Small Bowel Capsule Endoscopy Print

Capsule Endoscopy allows your doctor to examine the lining of the middle part of your gastrointestinal tract, which includes the three portions of the small intestine (duodenum, jejunum, ileum). You will swallow a pill sized capsule camera. You might hear your doctor or other medical staff refer to capsule endoscopy as capsule endoscopy, or wireless capsule endoscopy.

Please download and print out the Pill-Cam form for your office visit.

Pill-Cam Form


Why is Capsule Endoscopy Done?

Capsule endoscopy helps your doctor evaluate the small intestine. This part of the bowel cannot be reached by traditional upper endoscopy or by colonoscopy. The most common reason for doing capsule endoscopy is to search for a cause of bleeding from the small intestine. It may also be useful for detecting polyps, inflammatory bowel disease (Crohn's disease), ulcers, and tumors of the small intestine.

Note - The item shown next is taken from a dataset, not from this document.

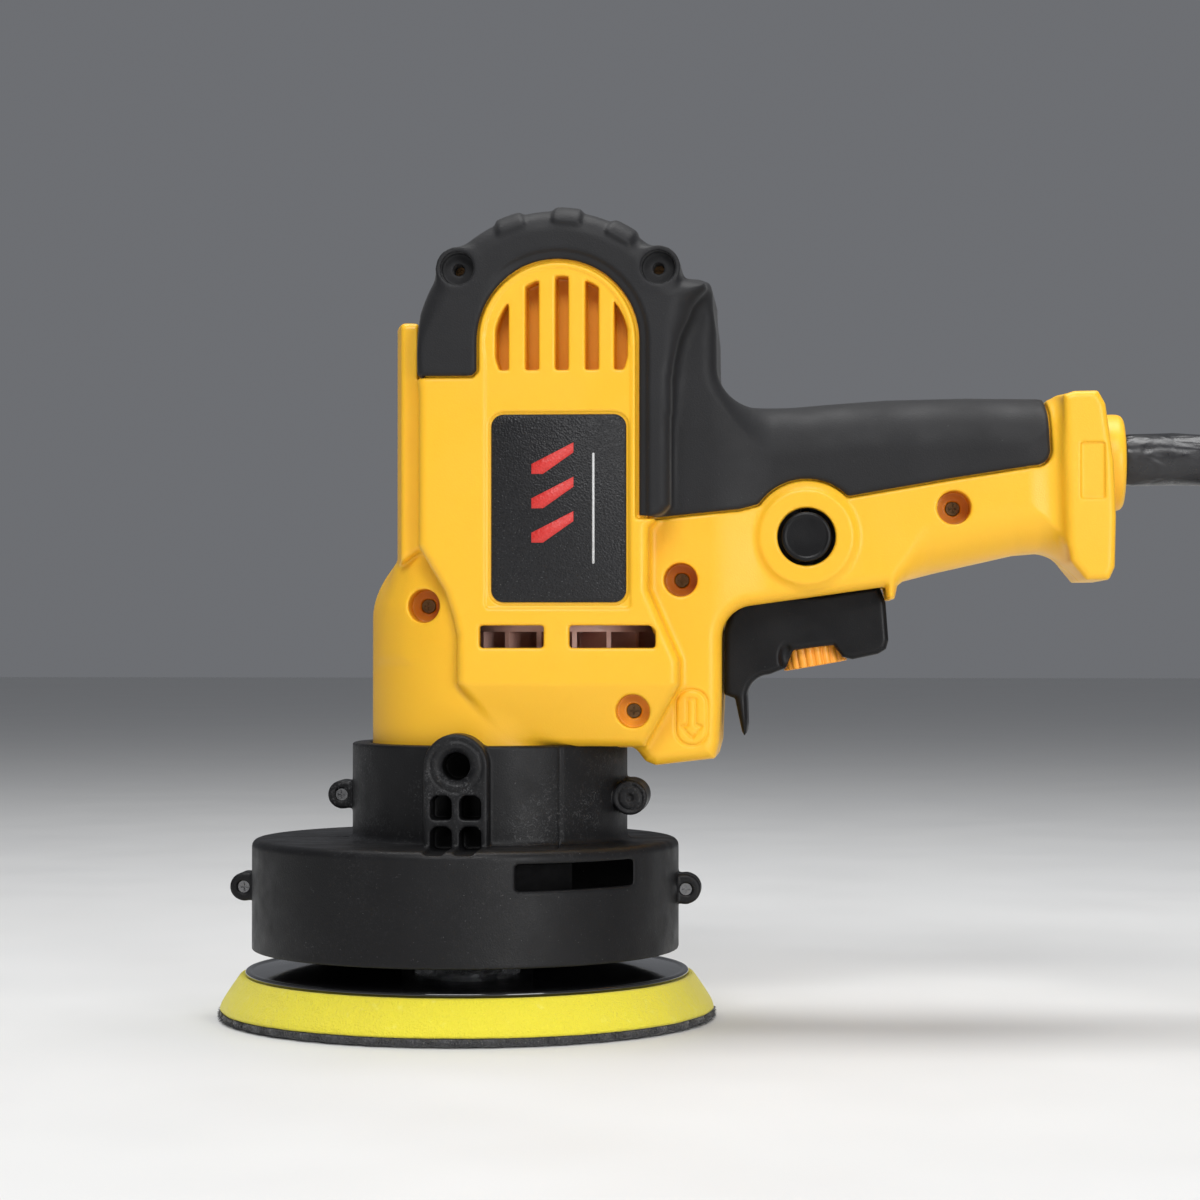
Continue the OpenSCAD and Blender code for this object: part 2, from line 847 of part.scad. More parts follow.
module armature_core() {
    color("gray")
        at_motor()
            difference() {
                translate([0, 0, stator_z + 1])
                    cylinder(r = armature_d / 2, h = stator_h - 2);
                cylinder(r = shaft_r, h = 300);
                for (a = [0:30:330])
                    rotate(a)
                        translate([armature_d / 2 - 3.4, 0, 0]) {
                            cylinder(r = 2.3, h = 300);
                            box(0, 6, -0.8, 0.8, 0, 300);
                        }
            }
}

module armature_windings() {
    color("#a8642a")
        at_motor() {
            for (a = [0:30:330])
                rotate(a)
                    translate([armature_d / 2 - 3.4, 0, stator_z + 0.5])
                        cylinder(r = 2.1, h = stator_h - 1);
            ring(armature_d / 2 - 0.6, shaft_r + 0.6, stator_z - 5.5, 6.4);
            ring(armature_d / 2 - 0.6, shaft_r + 0.6, stator_z + stator_h - 0.9, 5.4);
        }
}

module commutator() {
    color("#b8733a")
        at_motor()
            difference() {
                union() {
                    ring(10, shaft_r, brush_z - 7, 14);
                    ring(11, shaft_r, brush_z - 7.4, 1.8);
                }
                for (a = [0:15:345])
                    rotate(a)
                        box(9, 12, -0.3, 0.3, brush_z - 8, brush_z + 8);
            }
}

module fan() {
    color("#e9dccb")
        at_motor() {
            ring(8, shaft_r, fan_z, fan_h);
            ring(fan_d / 2, 7.9, fan_z + fan_h - 1.6, 1.6);
            for (a = [0:20:340])
                rotate(a)
                    box(10.5, fan_d / 2 - 0.5, -0.6, 0.6, fan_z + 0.4, fan_z + fan_h - 1.5);
        }
}

module motor_pinion() {
    color("darkgray")
        at_motor()
            difference() {
                translate([0, 0, pinion_z])
                    linear_extrude(pinion_t)
                        rotate(180 / pinion_teeth)
                            gear_outline(pinion_teeth);
                cylinder(r = 2.9, h = 300);
            }
}

// ---------------------------------------------------------------- output spindle and hub

module spindle_bush() {
    color("#b08d57")
        ring(6, shaft_r + 0.03, 66.5, 8);
}

module spindle_bearing() {
    color("silver")
        bearing_outer(bearing_r, bearing_bore, bearing_t, spindle_bearing_z);
}
module spindle_bearing_ring() {
    color("silver")
        bearing_inner(bearing_r, bearing_bore, bearing_t, spindle_bearing_z);
}

module output_spindle() {
    color("silver")
        difference() {
            union() {
                translate([0, 0, 33.5])
                    cylinder(r = bearing_bore, h = 57 - 33.5);
                translate([0, 0, 57 - eps])
                    cylinder(r = 5, h = gear_z + gear_t + 0.6 - 57);
                translate([0, 0, 64])
                    cylinder(r = shaft_r, h = 11);
            }
            box(3.6, 8, -1.5, 1.5, gear_z, gear_z + gear_t + 2);
        }
}

module gear_key() {
    color("darkgray")
        box(3.6, 6.4, -1.5, 1.5, gear_z, gear_z + gear_t);
}

module output_gear() {
    color("darkgray")
        translate([0, 0, gear_z])
            difference() {
                linear_extrude(gear_t)
                    gear_outline(gear_teeth);
                translate([0, 0, -1])
                    cylinder(r = 5, h = 20);
                box(0, 6.4, -1.5, 1.5, -1, 20);
                for (z = [-1, gear_t - 1.2])
                    translate([0, 0, z])
                        difference() {
                            cylinder(r = 16.5, h = 2.2);
                            translate([0, 0, -1])
                                cylinder(r = 9, h = 5);
                        }
            }
}

// Steel hub: seat of the pad's bearing on one side, counterweight on the other
module eccentric_hub() {
    color("dimgray")
        difference() {
            union() {
                at_pad()
                    translate([0, 0, hub_z])
                        cylinder(r = bearing_r + 3.4, h = 10.4);
                translate([0, 0, hub_z + 6])
                    cylinder(r = 13, h = 41.4 - hub_z - 6);
                intersection() {
                    ring(45, 12, 30.5, 10.9);
                    union() {
                        rotate(-90)
                            linear_extrude(60)
                                polygon([[0, 0], [60, -52], [60, 52]]);
                    }
                }
            }
            // seat of the pad's bearing, with room over its inner ring
            at_pad() {
                cylinder(r = bearing_r, h = hub_z + 0.8 + bearing_t);
                cylinder(r = bearing_r - 3, h = hub_z + 1.4 + bearing_t);
            }
            translate([0, 0, 33.5])
                cylinder(r = bearing_bore, h = 20);
            // threaded hole of the clamping screw, from the side
            translate([0, 0, 37.5])
                rotate([0, 90, 0])
                    cylinder(r = 2, h = 20);
        }
}

module hub_screw() {
    color("#3a3a3c")
        difference() {
            x_pin(6.05, 12.8, 0, 37.5, 2);
            translate([11, 0, 37.5])
                rotate([0, 90, 0])
                    cylinder(r = 1.15, h = 3, $fn = 6);
        }
}

module pad_bearing() {
    color("silver")
        at_pad()
            bearing_outer(bearing_r, bearing_bore, bearing_t, hub_z + 0.8);
}
module pad_bearing_ring() {
    color("silver")
        at_pad()
            bearing_inner(bearing_r, bearing_bore, bearing_t, hub_z + 0.8);
}

module bearing_circlip() {
    color("#3a3a3c")
        at_pad()
            difference() {
                ring(bearing_r, bearing_r - 1.6, hub_z, 0.75);
                box(-2, 2, 0, 20, 0, 60);
            }
}

module pad_spindle() {
    color("silver")
        at_pad() {
            translate([0, 0, hub_z + 0.8])
                cylinder(r = bearing_bore, h = bearing_t);
            translate([0, 0, hub_z - 0.6])
                cylinder(r = 7.6, h = 1.4);
            translate([0, 0, 20.2])
                cylinder(r = 8.5 / cos(30), h = hub_z - 0.6 - 20.2 + eps, $fn = 6);
            translate([0, 0, 11.5])
                cylinder(r = 4, h = 10);
        }
}

// ---------------------------------------------------------------- pad

module backing_plate() {
    color("#161618")
        at_pad()
            difference() {
                rotate_extrude()
                    polygon([[0, plate_z], [plate_r - 0.4, plate_z], [plate_r, plate_z + 0.4],
                        [plate_r, plate_z + 1.1], [plate_r - 1.2, plate_z + 1.4], [40, 13.6],
                        [22, 14.4], [15, 15.4], [13, 20.2], [0, 20.2]]);
                translate([0, 0, 11.5])
                    cylinder(r = 4, h = 20);
            }
}

module pad_foam() {
    color("#e6d830")
        at_pad()
            translate([0, 0, hook_t])
                cylinder(r1 = pad_d / 2, r2 = plate_r + 0.5, h = foam_t);
}

module pad_hook_face() {
    color("#1b1b1d")
        at_pad()
            cylinder(r = pad_d / 2, h = hook_t);
}

// ---------------------------------------------------------------- switch, trigger, dial, button

module switch_body() {
    color("#202022")
        difference() {
            union() {
                box(69, 103, -9, 9, 114, 134);
                box(100, 107, -6, 6, 118, 130);
            }
            translate([plunger_x, 0, 110])
                cylinder(r = 3.3, h = 14);
            y_pin(button_x, button_z + 6, 1.4, -10, 10);
        }
}

module trigger() {
    color("#1c1c1e")
        difference() {
            union() {
                along_y(-10.2, 10.2)
                    polygon([[65.9, 81], [66.1, 98], [68.2, 103.4], [72, 105.8], [76, 106.4],
                        [104.4, 107.2], [105.4, 104.1], [105.9, 94.8], [105.2, 92], [103.4, 91],
                        [97, 89.9], [94.6, 90.2], [91.8, 93.9], [82.4, 92.2], [80.2, 87.8],
                        [75.6, 86], [72.6, 82.6], [71.7, 79.6], [71.3, 72.8], [70.4, 71.2],
                        [69.5, 72.8], [68.1, 80.4]]);
                translate([plunger_x, 0, 105])
                    cylinder(r = 2.9, h = 13.5);
            }
            dial_frame() {
                translate([0, 0, -6])
                    cylinder(r = 8.5, h = 9.3);
                cylinder(r = 1.6, h = 9.5);
            }
        }
}

module dial_frame() {
    translate([dial_x, 0, dial_z])
        rotate([0, dial_tilt, 0])
            children();
}

module speed_dial() {
    color("orange")
        dial_frame() {
            difference() {
                translate([0, 0, -2.9])
                    cylinder(r = 8, h = 5.6);
                for (a = [0:18:342])
                    rotate(a)
                        translate([8.7, 0, -4])
                            cylinder(r = 1.1, h = 8);
            }
            cylinder(r = 1.5, h = 9);
        }
}

module lock_button() {
    color("#151517")
        union() {
            y_pin(button_x, button_z, 6.1, -20.3, -15.4);
            y_pin(button_x, button_z, 2.4, -16, -12.6);
        }
}

module trigger_spring() {
    color("silver")
        translate([plunger_x, 0, 106.75])
            coil_spring(4.1, 0.45, 7.2, 4);
}

module lock_spring() {
    color("silver")
        translate([button_x, -9.05, button_z])
            rotate([90, 0, 0])
                coil_spring(3.6, 0.4, 6.25, 3);
}

module suppression_capacitor() {
    color("#d8c23a")
        box(112, 128, -6, 6, 141, 149);
}

// ---------------------------------------------------------------- cord and plug

module cord_clamp() {
    color("#2a2a2c")
        difference() {
            box(143.6, 148.6, -11, 11, 143.2, 146.6);
            x_pin(140, 152, 0, exit_z, cord_d / 2 + 0.1);
        }
}

module cord_clamp_screws() {
    color("silver")
        for (s = [left, right])
            translate([146.1, s * 8, 0]) {
                translate([0, 0, 134])
                    cylinder(r = 1.4, h = 9.2);
                translate([0, 0, 146.65])
                    cylinder(r = 2.6, h = 1.6);
            }
}

module inner_leads() {
    color("#2a2a2e")
        for (route = lead_tubes)
            tube(smooth_route(route, 3), 1.3, 8);
}

// Tapered rubber boot round the cord where it leaves the handle
module strain_relief() {
    color("#1c1c1e") {
        difference() {
            union() {
                x_pin(152, 188, 0, exit_z, 5);
                x_pin(exit_x + 0.2, 190, 0, exit_z, 6.5);
                x_pin(190, boot_end, 0, exit_z, 6.5, 4.6);
            }
            x_pin(140, 220, 0, exit_z, cord_d / 2);
        }
    }
    // the cord itself inside the boot, as far as its mouth
    color("#1c1c1e")
        x_pin(142, boot_end - 1, 0, exit_z, cord_d / 2);
}

module cord_lead() {
    color("#18181a")
        tube(smooth_route(lead_route, 2), cord_d / 2, 10);
    color("#18181a")
        tube(smooth_route(tail_route, 2), cord_d / 2, 10);
}

module cord_coil() {
    color("#18181a")
        translate([coil_x, coil_y, 0])
            rotate_extrude()
                translate([coil_r, 0])
                    rounded(-coil_half, coil_half, 0, coil_h, 3);
}

// A child drawn with its cord towards +X, laid in the plug's place
module at_plug() {
    translate(plug_place)
        rotate(90)
            children();
}

module plug_body() {
    color("#18181a")
        at_plug() {
            x_pin(20, 36, 0, 0, 6.6, 4.4);
            hull() {
                x_pin(18, 21, 0, 0, 7, $fn = 32);
                box(0, 2, -14, 14, -8.5, 8.5);
                box(10, 12, -12, 12, -8.5, 8.5);
            }
        }
}

module plug_pins() {
    color("gold")
        at_plug()
            for (s = [left, right])
                box(-18, 0, s * 6.35 - 0.75, s * 6.35 + 0.75, -3.15, 3.15);
}

// ---------------------------------------------------------------- the nodes

left_housing();
right_housing();
left_grip();
right_grip();
left_label();
right_label();
housing_screws();
left_shroud();
right_shroud();
shroud_screws();
side_handle_nuts();
gear_case();
gear_plate();
gear_plate_screws();
stator_core();
field_coils();
brush_holders();
carbon_brushes();
brush_springs();
fan_baffle();
motor_bearings();
spindle_bush();
spindle_bearing();
switch_body();
suppression_capacitor();
cord_clamp();
cord_clamp_screws();
inner_leads();
trigger_spring();
lock_spring();
strain_relief();
cord_lead();
cord_coil();
plug_body();
plug_pins();
armature_shaft();
armature_core();
armature_windings();
commutator();
fan();
motor_pinion();
motor_bearing_rings();
output_gear();
output_spindle();
gear_key();
spindle_bearing_ring();
eccentric_hub();
hub_screw();
pad_bearing();
bearing_circlip();
pad_spindle();
pad_bearing_ring();
backing_plate();
pad_foam();
pad_hook_face();
trigger();
speed_dial();
lock_button();
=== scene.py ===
"""Looks of the polisher: moulded shells, grips, shroud, trigger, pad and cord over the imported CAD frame."""

import math

import bpy
import numpy as np
import openvdb
from mathutils import Matrix, Vector


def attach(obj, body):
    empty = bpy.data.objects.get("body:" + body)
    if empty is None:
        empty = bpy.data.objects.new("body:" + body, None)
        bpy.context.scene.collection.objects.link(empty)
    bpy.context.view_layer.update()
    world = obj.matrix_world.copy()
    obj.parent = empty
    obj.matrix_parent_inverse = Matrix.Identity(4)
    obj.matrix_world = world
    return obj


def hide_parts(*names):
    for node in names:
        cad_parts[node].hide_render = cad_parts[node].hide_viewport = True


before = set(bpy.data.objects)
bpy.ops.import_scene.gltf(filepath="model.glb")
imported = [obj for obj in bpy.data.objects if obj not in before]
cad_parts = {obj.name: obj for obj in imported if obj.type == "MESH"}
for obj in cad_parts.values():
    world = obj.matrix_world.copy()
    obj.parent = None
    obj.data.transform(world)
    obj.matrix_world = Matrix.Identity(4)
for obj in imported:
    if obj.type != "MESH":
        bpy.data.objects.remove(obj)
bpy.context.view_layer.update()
MM = 0.001
STEP = 0.5
EYE = (0.0853, -0.753, 0.0961)
SIGHT = (-0.0683, 1.0, 0.0117)   # the way the camera looks


# ---- camera, floor and light

def add_object(name, data):
    obj = bpy.data.objects.new(name, data)
    bpy.context.scene.collection.objects.link(obj)
    return obj


def aim(obj, at):
    obj.rotation_euler = (Vector(at) - obj.location).to_track_quat("-Z", "Y").to_euler()


def make_camera():
    data = bpy.data.cameras.new("camera")
    data.lens = 90
    data.sensor_width = 36
    cam = add_object("camera", data)
    cam.location = EYE
    aim(cam, [a + b for a, b in zip(EYE, SIGHT)])
    bpy.context.scene.camera = cam
    bpy.context.scene.view_settings.view_transform = "Standard"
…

As is the case with most new diagnostic procedures, not all insurance companies are currently reimbursing for this procedure. You may need to check with your own insurance company to ensure that this is a covered benefit.

How Should I Prepare For The Procedure?

An empty stomach allows for the best and safest examination, so you should have nothing to eat or drink, including water, for approximately twelve hours before the examination. Your doctor will tell you when to start fasting.

Tell your doctor in advance about any medications you take including iron, aspirin, bismuth subsalicylate products and other "over-the-counter" medications. You might need to adjust your usual dose prior to the examination.

Discuss any allergies to medications as well as medical conditions, such as swallowing disorders and heart or lung disease. Tell your doctor of the presence of a pacemaker, previous abdominal surgery, or previous history of obstructions in the bowel, inflammatory bowel disease, or adhesion.

What Can I Expect During Capsule Endoscopy?

The capsule camera (pill cam) is swallowed and passes naturally through your digestive tract while transmitting video images to a data recorder worn on your belt for approximately eight hours. At the end of the study you will return to the office where the data recorder is removed so that images of your small bowel can be downloaded to a computer for your doctor to review at a later date.

What Happens After Capsule Endoscopy?

You will be able to drink clear liquids after two hours and eat a light meal after four hours following the capsule ingestion, unless your doctor instructs you otherwise. You will have to avoid vigorous physical activity such as running or jumping during the study. Your doctor generally can tell you the test results within a few weeks following the study; however, the results of some tests might take longer.

What are the Possible Complications of Capsule Endoscopy?

Although complications can occur, they are rare when doctors who are specially trained and experienced order a capsule endoscopy. Potential risks include complications from obstruction. This usually relates to a stricture (narrowing) of the intestine from inflammation, prior surgery, or tumor. It's important to recognize early signs of possible complications. If you have symptoms such as unusual bloating, pain, and/or vomiting, call your doctor immediately. Also, if you develop a fever after the test, have trouble swallowing or experience increasing chest pain, tell your doctor immediately. Do not disconnect the system as this may result in loss of image acquisition.

Patient instructions for Capsule Endoscopy

Day before the study::
1. Start a liquid diet at 12 p.m. and do not eat or drink, except with necessary medications taken with a sip of water after 10 p.m.
2. Do not take any medications for 2 hours before examination.
3. No smoking for 24 hours before examination.

Day of study:
1. Arrive at the office dressed in loose fitting, two piece clothing at 8:00 a.m.
2. You will have a pre-study interview with the medical assistant or nurse where you will be given the chance to ask questions.
3. You will be required to sign an informed consent.
4. You will be given a belt to wear
5. You will be instructed to swallow the capsule (pill cam).

After ingesting the capsule::
1. Do not eat or drink for at least 2 hours. After 4 hours you may have a light snack (1/2 sandwich, soup, salad)..
2. Do not go near any powerful electromagnetic fields (i.e. MRI, or amateur (am) radio.
3. Do not disconnect or remove the belt during the study.
4. Avoid sudden movement or banging data recorder, treat it with the utmost care.
5. Verify every 15 minutes that the blue light is blinking twice per second. If not, contact the office.
6. Record the time and nature of events such as eating, drinking, or activity.
7. Avoid any strenuous physical activity, especially if sweating is involved. Do not bend or stoop during examination.
8. Do not shower until the data recorder has been removed by our staff.

Return to the office in 8 hours for removal of data recorder and return event sheet. It may take several days for the capsule to pass. If you don't visibly see the capsule pass, you may need an x-ray.